Material provided.

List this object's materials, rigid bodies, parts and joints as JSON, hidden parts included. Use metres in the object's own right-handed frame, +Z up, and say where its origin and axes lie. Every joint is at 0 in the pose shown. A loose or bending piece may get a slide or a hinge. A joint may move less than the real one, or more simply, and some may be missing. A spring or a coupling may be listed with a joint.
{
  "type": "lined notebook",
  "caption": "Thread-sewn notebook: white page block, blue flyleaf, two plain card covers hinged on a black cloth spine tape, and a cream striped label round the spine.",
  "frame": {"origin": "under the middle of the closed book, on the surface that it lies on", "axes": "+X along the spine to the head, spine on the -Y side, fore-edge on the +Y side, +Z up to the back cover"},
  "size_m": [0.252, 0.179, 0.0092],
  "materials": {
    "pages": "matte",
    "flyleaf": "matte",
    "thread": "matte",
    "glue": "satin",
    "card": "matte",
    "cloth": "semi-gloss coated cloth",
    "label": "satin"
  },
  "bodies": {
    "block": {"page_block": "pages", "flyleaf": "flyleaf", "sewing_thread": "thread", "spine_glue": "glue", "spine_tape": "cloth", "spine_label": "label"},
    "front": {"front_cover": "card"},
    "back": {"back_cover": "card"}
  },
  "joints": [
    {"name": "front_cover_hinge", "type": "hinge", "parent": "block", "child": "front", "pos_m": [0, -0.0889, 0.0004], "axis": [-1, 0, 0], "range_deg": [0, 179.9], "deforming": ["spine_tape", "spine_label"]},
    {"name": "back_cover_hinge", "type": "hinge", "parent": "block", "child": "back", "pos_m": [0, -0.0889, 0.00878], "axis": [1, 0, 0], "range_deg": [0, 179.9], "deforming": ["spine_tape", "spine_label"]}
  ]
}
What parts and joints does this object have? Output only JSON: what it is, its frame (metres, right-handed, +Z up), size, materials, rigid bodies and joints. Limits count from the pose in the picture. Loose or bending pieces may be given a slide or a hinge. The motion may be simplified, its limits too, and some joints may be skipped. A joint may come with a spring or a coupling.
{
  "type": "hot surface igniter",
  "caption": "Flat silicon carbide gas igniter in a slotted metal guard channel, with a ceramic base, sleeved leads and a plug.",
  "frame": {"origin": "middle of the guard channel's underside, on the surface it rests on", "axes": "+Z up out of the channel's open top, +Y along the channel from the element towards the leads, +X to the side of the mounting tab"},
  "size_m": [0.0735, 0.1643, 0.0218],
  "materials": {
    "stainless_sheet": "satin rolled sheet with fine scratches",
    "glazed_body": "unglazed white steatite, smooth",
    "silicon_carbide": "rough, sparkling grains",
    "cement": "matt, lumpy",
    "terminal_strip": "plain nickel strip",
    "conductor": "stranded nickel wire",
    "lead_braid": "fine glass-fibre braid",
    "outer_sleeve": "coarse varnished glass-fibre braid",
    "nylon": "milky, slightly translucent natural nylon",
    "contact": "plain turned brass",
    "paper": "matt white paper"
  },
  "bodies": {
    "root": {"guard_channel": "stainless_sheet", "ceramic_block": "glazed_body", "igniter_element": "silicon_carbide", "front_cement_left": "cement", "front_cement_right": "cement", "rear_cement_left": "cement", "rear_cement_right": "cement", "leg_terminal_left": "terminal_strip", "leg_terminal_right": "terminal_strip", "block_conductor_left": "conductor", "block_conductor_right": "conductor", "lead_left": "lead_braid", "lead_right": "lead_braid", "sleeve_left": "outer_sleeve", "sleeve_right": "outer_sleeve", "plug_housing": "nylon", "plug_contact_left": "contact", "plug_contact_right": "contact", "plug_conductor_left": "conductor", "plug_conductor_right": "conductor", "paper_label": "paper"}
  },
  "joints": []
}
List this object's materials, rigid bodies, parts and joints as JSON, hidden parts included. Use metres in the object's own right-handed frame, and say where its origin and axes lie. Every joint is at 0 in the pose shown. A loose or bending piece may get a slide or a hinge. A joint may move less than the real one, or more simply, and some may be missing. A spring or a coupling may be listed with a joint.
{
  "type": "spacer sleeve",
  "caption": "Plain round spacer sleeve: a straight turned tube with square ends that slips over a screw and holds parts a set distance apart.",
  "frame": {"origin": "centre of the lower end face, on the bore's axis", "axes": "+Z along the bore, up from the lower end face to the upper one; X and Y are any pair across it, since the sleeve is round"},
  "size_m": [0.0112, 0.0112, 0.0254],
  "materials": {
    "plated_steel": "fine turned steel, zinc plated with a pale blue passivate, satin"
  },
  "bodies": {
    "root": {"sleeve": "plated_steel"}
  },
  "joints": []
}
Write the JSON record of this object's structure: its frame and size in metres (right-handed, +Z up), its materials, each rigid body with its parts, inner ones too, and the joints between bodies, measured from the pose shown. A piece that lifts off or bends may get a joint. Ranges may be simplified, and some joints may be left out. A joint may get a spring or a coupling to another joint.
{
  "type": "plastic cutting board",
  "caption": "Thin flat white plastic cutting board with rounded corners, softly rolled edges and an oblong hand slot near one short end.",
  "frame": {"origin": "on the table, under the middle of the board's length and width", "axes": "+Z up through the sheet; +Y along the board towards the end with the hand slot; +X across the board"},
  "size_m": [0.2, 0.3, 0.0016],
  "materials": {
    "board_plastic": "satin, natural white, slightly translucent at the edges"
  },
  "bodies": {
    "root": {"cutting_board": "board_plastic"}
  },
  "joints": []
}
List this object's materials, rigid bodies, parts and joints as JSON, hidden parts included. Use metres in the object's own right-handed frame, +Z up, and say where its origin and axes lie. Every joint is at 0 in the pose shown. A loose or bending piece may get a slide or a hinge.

The exercise. Write out the full listing, keeping every line exactly as it is.

Output for this task.
List this object's materials, rigid bodies, parts and joints as JSON, hidden parts included. Use metres in the object's own right-handed frame, +Z up, and say where its origin and axes lie. Every joint is at 0 in the pose shown. A loose or bending piece may get a slide or a hinge. A joint may move less than the real one, or more simply, and some may be missing. A spring or a coupling may be listed with a joint.
{
  "type": "lined notebook",
  "caption": "Thread-sewn notebook: white page block, blue flyleaf, two plain card covers hinged on a black cloth spine tape, and a cream striped label round the spine.",
  "frame": {"origin": "under the middle of the closed book, on the surface that it lies on", "axes": "+X along the spine to the head, spine on the -Y side, fore-edge on the +Y side, +Z up to the back cover"},
  "size_m": [0.252, 0.179, 0.0092],
  "materials": {
    "pages": "matte",
    "flyleaf": "matte",
    "thread": "matte",
    "glue": "satin",
    "card": "matte",
    "cloth": "semi-gloss coated cloth",
    "label": "satin"
  },
  "bodies": {
    "block": {"page_block": "pages", "flyleaf": "flyleaf", "sewing_thread": "thread", "spine_glue": "glue", "spine_tape": "cloth", "spine_label": "label"},
    "front": {"front_cover": "card"},
    "back": {"back_cover": "card"}
  },
  "joints": [
    {"name": "front_cover_hinge", "type": "hinge", "parent": "block", "child": "front", "pos_m": [0, -0.0889, 0.0004], "axis": [-1, 0, 0], "range_deg": [0, 179.9], "deforming": ["spine_tape", "spine_label"]},
    {"name": "back_cover_hinge", "type": "hinge", "parent": "block", "child": "back", "pos_m": [0, -0.0889, 0.00878], "axis": [1, 0, 0], "range_deg": [0, 179.9], "deforming": ["spine_tape", "spine_label"]}
  ]
}
What parts and joints does this object have? Output only JSON: what it is, its frame (metres, right-handed, +Z up), size, materials, rigid bodies and joints. Limits count from the pose in the picture. Loose or bending pieces may be given a slide or a hinge. The motion may be simplified, its limits too, and some joints may be skipped. A joint may come with a spring or a coupling.
{
  "type": "hot surface igniter",
  "caption": "Flat silicon carbide gas igniter in a slotted metal guard channel, with a ceramic base, sleeved leads and a plug.",
  "frame": {"origin": "middle of the guard channel's underside, on the surface it rests on", "axes": "+Z up out of the channel's open top, +Y along the channel from the element towards the leads, +X to the side of the mounting tab"},
  "size_m": [0.0735, 0.1643, 0.0218],
  "materials": {
    "stainless_sheet": "satin rolled sheet with fine scratches",
    "glazed_body": "unglazed white steatite, smooth",
    "silicon_carbide": "rough, sparkling grains",
    "cement": "matt, lumpy",
    "terminal_strip": "plain nickel strip",
    "conductor": "stranded nickel wire",
    "lead_braid": "fine glass-fibre braid",
    "outer_sleeve": "coarse varnished glass-fibre braid",
    "nylon": "milky, slightly translucent natural nylon",
    "contact": "plain turned brass",
    "paper": "matt white paper"
  },
  "bodies": {
    "root": {"guard_channel": "stainless_sheet", "ceramic_block": "glazed_body", "igniter_element": "silicon_carbide", "front_cement_left": "cement", "front_cement_right": "cement", "rear_cement_left": "cement", "rear_cement_right": "cement", "leg_terminal_left": "terminal_strip", "leg_terminal_right": "terminal_strip", "block_conductor_left": "conductor", "block_conductor_right": "conductor", "lead_left": "lead_braid", "lead_right": "lead_braid", "sleeve_left": "outer_sleeve", "sleeve_right": "outer_sleeve", "plug_housing": "nylon", "plug_contact_left": "contact", "plug_contact_right": "contact", "plug_conductor_left": "conductor", "plug_conductor_right": "conductor", "paper_label": "paper"}
  },
  "joints": []
}
List this object's materials, rigid bodies, parts and joints as JSON, hidden parts included. Use metres in the object's own right-handed frame, and say where its origin and axes lie. Every joint is at 0 in the pose shown. A loose or bending piece may get a slide or a hinge. A joint may move less than the real one, or more simply, and some may be missing. A spring or a coupling may be listed with a joint.
{
  "type": "spacer sleeve",
  "caption": "Plain round spacer sleeve: a straight turned tube with square ends that slips over a screw and holds parts a set distance apart.",
  "frame": {"origin": "centre of the lower end face, on the bore's axis", "axes": "+Z along the bore, up from the lower end face to the upper one; X and Y are any pair across it, since the sleeve is round"},
  "size_m": [0.0112, 0.0112, 0.0254],
  "materials": {
    "plated_steel": "fine turned steel, zinc plated with a pale blue passivate, satin"
  },
  "bodies": {
    "root": {"sleeve": "plated_steel"}
  },
  "joints": []
}
Write the JSON record of this object's structure: its frame and size in metres (right-handed, +Z up), its materials, each rigid body with its parts, inner ones too, and the joints between bodies, measured from the pose shown. A piece that lifts off or bends may get a joint. Ranges may be simplified, and some joints may be left out. A joint may get a spring or a coupling to another joint.
{
  "type": "plastic cutting board",
  "caption": "Thin flat white plastic cutting board with rounded corners, softly rolled edges and an oblong hand slot near one short end.",
  "frame": {"origin": "on the table, under the middle of the board's length and width", "axes": "+Z up through the sheet; +Y along the board towards the end with the hand slot; +X across the board"},
  "size_m": [0.2, 0.3, 0.0016],
  "materials": {
    "board_plastic": "satin, natural white, slightly translucent at the edges"
  },
  "bodies": {
    "root": {"cutting_board": "board_plastic"}
  },
  "joints": []
}
List this object's materials, rigid bodies, parts and joints as JSON, hidden parts included. Use metres in the object's own right-handed frame, +Z up, and say where its origin and axes lie. Every joint is at 0 in the pose shown. A loose or bending piece may get a slide or a hinge.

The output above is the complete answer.